Citing estimates from the Federation of Canadian Municipalities that indicate a need of $107,000 in public infrastructure investment for each new housing unit built, the association says an additional $128 billion is needed to build, support and connect the budget’s housing figures, which CCA says is 1.2 million homes more than what the industry was already planning to build.

“Budget 2024 sets a bold objective to help Canadians buy homes but misses the mark on delivering sufficient investment and a plan to ensure a steady flow of funds to address our nation’s infrastructure challenges,” stated CCA president Mary Van Buren. “While we acknowledge some initiatives, such as funding for creating affordable apartments, training and recruiting more workers, and upgrading water and wastewater systems, the conditions attached and lack of strategic vision are concerning.”

The association says there is an urgent need for collaboration with provinces, municipalities, and the construction industry.

“We need investments in infrastructure that are made based on the real needs of Canadians – projects that are shovel-worthy rather than just shovel-ready,” said Van Buren. “This visionary and consultative approach is what Canadians deserve.”

Also critical of the budget was the Residential Construction Council of Ontario (RESCON), which had been hoping to see a plan to reduce the burden of taxes, fees and levies on first-time home buyers.

“We commend the federal government for seriously trying. There are positive measures here to assist purpose-built rental housing supply.

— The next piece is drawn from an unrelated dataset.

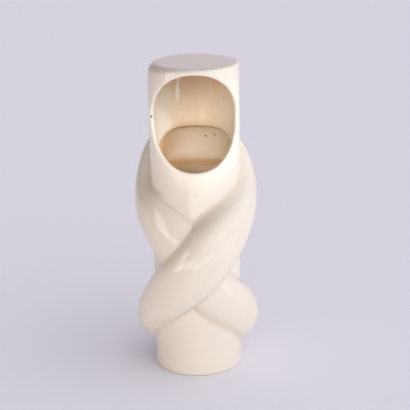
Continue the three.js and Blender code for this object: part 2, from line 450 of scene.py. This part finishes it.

That much is encouraging,” stated RESCON president Richard Lyall. “But there is no relief for first-time buyers who have been pushed out of the market. They are being taxed on new housing at rates which would have crushed their parents and grandparents. Why are we doing that to them? Housing is a vital need, and we are taxing it like alcohol and cigarettes. The cost of housing used to be three times the average household income but now it’s 10 times.”

According to RESCON, 31 per cent of the cost of buying a new home is attributable to taxes, fees and levies, and with the average Canadian home costing $741,000, three-quarters of people seeking to buy a home can’t afford to buy and live in what is being built.

“To ensure the health of our economy, we must do more to help these homebuyers get a foothold in the market,” said Lyall. “The budget missed the mark on that front. We must help young Canadians who want to buy their first home. They are the future of this country.”